▸ **STATED PROBLEM**
The listing below contains a span that opens with the line containing "module bail() color(silver)" and closes with the line containing "depsgraph = bpy.context.evaluated_depsgraph_get()". Return that span exactly.

▸ **COLLECTED DATA**
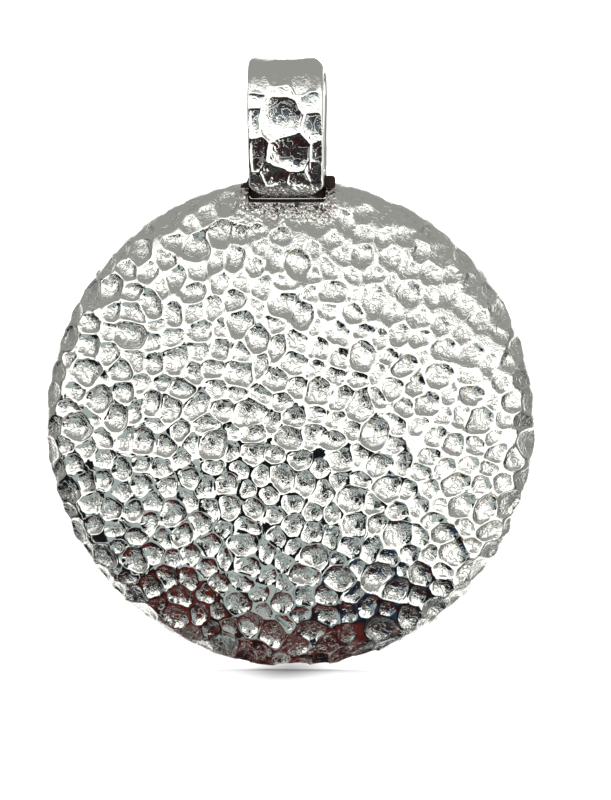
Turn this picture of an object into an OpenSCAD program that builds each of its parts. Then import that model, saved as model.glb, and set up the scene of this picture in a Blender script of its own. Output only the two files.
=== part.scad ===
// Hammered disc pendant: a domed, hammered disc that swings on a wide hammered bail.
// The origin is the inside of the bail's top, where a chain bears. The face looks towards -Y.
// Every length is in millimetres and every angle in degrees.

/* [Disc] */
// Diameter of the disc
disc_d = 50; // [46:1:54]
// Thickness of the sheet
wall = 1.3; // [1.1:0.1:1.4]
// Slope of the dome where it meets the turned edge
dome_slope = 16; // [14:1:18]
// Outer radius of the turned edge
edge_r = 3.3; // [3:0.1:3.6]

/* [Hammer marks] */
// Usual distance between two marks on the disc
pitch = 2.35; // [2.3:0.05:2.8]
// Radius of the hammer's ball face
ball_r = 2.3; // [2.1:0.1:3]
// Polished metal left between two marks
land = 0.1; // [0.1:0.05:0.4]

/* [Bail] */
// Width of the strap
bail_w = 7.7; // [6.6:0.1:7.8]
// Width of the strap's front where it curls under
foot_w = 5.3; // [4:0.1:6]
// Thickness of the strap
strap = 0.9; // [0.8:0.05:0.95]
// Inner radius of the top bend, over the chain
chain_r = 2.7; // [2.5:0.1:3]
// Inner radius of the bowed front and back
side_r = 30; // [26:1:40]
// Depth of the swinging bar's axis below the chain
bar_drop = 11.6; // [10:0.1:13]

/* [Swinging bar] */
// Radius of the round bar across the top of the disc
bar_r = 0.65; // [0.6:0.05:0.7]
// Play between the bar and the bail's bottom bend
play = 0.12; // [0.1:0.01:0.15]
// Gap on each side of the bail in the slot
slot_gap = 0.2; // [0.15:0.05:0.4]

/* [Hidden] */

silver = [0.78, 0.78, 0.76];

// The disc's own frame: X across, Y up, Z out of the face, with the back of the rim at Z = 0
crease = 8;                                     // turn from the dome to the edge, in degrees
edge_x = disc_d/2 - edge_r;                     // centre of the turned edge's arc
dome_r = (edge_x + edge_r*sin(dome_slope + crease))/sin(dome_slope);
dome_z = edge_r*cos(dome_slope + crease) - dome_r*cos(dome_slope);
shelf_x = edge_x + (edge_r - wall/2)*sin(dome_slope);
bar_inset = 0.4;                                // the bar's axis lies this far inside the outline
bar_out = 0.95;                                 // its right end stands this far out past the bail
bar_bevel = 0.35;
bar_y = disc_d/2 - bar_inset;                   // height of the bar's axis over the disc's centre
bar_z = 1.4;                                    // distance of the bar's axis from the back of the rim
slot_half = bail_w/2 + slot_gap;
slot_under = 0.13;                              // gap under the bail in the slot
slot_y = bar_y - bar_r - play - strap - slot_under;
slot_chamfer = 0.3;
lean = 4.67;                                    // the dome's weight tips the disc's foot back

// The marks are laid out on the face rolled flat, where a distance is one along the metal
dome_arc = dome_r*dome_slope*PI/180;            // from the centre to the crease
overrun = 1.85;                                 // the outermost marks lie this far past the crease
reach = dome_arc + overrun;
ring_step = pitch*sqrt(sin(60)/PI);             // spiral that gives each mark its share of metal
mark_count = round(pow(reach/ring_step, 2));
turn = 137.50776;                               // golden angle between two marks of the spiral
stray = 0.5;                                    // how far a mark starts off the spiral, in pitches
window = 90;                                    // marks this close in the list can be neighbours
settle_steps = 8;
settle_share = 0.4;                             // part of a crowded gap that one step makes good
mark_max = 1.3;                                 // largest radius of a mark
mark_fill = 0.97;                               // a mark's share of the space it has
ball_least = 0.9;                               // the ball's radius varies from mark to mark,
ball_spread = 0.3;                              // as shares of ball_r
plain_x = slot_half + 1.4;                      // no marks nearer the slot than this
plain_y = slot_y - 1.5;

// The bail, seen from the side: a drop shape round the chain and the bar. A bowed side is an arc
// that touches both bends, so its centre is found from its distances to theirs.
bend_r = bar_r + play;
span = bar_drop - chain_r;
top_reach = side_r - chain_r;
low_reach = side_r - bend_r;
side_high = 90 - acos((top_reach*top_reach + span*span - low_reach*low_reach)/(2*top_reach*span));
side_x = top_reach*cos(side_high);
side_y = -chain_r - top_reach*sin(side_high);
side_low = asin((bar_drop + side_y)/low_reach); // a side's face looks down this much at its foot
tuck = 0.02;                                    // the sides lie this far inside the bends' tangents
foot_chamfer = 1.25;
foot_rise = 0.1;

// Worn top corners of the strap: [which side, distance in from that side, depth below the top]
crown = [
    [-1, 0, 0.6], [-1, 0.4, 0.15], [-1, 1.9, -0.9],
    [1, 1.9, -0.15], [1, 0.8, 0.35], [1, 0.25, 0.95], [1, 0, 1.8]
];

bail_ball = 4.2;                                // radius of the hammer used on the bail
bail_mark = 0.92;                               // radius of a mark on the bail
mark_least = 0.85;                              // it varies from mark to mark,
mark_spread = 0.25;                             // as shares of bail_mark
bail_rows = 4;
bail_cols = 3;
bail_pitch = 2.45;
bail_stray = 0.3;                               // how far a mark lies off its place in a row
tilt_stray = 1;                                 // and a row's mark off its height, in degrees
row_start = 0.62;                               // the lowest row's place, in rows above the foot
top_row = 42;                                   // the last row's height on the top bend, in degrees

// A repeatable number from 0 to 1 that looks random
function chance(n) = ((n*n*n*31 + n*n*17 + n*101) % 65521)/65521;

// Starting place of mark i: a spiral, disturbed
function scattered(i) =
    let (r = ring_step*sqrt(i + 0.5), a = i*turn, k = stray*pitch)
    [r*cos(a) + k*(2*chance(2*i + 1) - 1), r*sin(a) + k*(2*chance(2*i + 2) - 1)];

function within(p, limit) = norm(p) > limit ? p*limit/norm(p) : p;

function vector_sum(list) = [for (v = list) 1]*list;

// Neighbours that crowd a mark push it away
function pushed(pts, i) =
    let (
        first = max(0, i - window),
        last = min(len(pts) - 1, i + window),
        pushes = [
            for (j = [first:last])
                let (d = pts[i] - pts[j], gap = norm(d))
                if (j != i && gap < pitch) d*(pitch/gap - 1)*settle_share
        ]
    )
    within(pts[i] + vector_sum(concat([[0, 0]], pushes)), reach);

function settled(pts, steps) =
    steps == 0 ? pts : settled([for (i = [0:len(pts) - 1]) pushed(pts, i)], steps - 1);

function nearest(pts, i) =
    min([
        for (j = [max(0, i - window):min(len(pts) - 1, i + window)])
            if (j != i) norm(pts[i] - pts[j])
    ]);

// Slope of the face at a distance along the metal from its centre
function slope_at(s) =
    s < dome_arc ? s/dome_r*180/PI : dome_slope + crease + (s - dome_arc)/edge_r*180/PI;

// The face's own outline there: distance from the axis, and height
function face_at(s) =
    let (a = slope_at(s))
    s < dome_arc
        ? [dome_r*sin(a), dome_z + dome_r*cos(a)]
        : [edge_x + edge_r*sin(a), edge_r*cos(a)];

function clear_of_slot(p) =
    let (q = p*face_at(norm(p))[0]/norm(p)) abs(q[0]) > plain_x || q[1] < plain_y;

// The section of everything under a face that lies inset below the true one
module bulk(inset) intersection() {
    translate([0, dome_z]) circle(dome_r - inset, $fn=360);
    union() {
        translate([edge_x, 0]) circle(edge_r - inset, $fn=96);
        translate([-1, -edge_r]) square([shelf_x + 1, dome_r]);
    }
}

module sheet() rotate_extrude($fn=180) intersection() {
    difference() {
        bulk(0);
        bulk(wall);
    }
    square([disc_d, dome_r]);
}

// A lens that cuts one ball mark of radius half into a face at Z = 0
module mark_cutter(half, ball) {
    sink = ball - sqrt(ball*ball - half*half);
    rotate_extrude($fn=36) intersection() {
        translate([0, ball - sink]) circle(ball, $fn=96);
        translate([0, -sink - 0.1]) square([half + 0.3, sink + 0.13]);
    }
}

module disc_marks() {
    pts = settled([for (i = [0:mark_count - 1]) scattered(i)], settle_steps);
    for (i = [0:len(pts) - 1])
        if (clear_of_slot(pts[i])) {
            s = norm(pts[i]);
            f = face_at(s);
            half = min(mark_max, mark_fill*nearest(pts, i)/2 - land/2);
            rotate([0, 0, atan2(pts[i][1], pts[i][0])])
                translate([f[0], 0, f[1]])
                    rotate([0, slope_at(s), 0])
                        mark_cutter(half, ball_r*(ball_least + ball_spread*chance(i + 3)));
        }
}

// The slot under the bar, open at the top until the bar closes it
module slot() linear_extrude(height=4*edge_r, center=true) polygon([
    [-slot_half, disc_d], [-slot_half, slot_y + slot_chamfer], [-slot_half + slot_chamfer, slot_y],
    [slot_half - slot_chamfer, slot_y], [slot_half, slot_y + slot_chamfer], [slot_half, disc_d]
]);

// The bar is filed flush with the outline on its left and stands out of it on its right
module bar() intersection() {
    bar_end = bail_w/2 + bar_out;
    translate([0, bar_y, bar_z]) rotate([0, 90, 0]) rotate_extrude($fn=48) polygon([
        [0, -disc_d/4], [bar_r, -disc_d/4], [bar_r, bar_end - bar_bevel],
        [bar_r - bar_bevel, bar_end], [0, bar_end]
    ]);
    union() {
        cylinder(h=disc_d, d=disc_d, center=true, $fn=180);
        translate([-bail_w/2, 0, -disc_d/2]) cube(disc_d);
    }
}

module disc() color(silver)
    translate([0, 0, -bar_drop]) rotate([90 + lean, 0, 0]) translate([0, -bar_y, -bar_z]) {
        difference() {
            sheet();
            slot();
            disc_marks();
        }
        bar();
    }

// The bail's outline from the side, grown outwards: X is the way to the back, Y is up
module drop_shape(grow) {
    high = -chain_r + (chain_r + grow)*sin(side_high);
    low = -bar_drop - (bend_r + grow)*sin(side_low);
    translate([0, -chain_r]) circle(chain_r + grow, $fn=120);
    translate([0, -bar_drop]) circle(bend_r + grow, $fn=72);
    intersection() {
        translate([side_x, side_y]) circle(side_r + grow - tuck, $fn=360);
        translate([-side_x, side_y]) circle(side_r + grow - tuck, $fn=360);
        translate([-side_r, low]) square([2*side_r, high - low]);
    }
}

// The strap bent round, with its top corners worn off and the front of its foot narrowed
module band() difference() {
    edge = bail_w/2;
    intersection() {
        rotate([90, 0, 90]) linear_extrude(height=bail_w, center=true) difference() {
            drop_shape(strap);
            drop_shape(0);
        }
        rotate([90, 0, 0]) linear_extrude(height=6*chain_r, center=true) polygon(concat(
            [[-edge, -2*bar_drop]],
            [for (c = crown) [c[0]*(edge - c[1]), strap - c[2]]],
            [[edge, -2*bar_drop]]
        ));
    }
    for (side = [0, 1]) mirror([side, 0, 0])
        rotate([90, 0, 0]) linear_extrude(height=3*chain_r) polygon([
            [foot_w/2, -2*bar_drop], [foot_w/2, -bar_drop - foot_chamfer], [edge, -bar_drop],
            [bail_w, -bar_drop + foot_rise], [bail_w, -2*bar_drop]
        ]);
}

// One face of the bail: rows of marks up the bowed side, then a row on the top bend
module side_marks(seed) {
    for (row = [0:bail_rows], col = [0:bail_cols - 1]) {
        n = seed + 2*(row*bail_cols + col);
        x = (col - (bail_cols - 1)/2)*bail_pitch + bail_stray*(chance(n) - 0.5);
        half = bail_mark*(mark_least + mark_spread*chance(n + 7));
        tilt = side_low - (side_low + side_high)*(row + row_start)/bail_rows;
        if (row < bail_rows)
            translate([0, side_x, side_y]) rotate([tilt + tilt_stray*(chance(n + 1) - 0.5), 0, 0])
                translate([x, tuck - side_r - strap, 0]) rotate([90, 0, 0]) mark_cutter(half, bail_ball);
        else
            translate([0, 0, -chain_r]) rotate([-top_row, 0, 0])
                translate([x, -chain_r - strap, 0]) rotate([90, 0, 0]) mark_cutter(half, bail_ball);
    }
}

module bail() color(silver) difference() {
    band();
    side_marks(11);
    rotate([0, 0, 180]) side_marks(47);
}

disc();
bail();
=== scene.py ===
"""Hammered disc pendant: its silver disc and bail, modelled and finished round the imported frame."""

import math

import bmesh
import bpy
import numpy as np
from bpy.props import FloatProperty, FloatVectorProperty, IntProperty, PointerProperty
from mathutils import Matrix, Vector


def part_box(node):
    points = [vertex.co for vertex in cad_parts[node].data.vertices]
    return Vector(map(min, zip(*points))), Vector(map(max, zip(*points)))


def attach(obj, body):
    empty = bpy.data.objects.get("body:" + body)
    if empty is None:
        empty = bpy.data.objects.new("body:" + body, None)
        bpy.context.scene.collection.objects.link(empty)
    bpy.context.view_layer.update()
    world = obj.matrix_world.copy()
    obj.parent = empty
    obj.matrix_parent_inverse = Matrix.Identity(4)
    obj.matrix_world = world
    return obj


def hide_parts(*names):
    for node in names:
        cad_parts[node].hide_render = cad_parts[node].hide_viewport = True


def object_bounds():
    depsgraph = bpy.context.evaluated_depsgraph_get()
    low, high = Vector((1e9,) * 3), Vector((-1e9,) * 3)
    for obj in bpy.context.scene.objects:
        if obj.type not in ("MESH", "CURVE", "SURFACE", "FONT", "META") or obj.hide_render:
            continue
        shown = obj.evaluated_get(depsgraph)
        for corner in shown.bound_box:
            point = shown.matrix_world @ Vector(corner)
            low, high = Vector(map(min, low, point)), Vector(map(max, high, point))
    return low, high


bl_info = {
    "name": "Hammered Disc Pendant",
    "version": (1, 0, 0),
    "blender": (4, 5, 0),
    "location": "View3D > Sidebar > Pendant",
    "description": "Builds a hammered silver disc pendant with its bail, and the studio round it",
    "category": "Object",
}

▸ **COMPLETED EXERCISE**
module bail() color(silver) difference() {
    band();
    side_marks(11);
    rotate([0, 0, 180]) side_marks(47);
}

disc();
bail();
=== scene.py ===
"""Hammered disc pendant: its silver disc and bail, modelled and finished round the imported frame."""

import math

import bmesh
import bpy
import numpy as np
from bpy.props import FloatProperty, FloatVectorProperty, IntProperty, PointerProperty
from mathutils import Matrix, Vector


def part_box(node):
    points = [vertex.co for vertex in cad_parts[node].data.vertices]
    return Vector(map(min, zip(*points))), Vector(map(max, zip(*points)))


def attach(obj, body):
    empty = bpy.data.objects.get("body:" + body)
    if empty is None:
        empty = bpy.data.objects.new("body:" + body, None)
        bpy.context.scene.collection.objects.link(empty)
    bpy.context.view_layer.update()
    world = obj.matrix_world.copy()
    obj.parent = empty
    obj.matrix_parent_inverse = Matrix.Identity(4)
    obj.matrix_world = world
    return obj


def hide_parts(*names):
    for node in names:
        cad_parts[node].hide_render = cad_parts[node].hide_viewport = True


def object_bounds():
    depsgraph = bpy.context.evaluated_depsgraph_get()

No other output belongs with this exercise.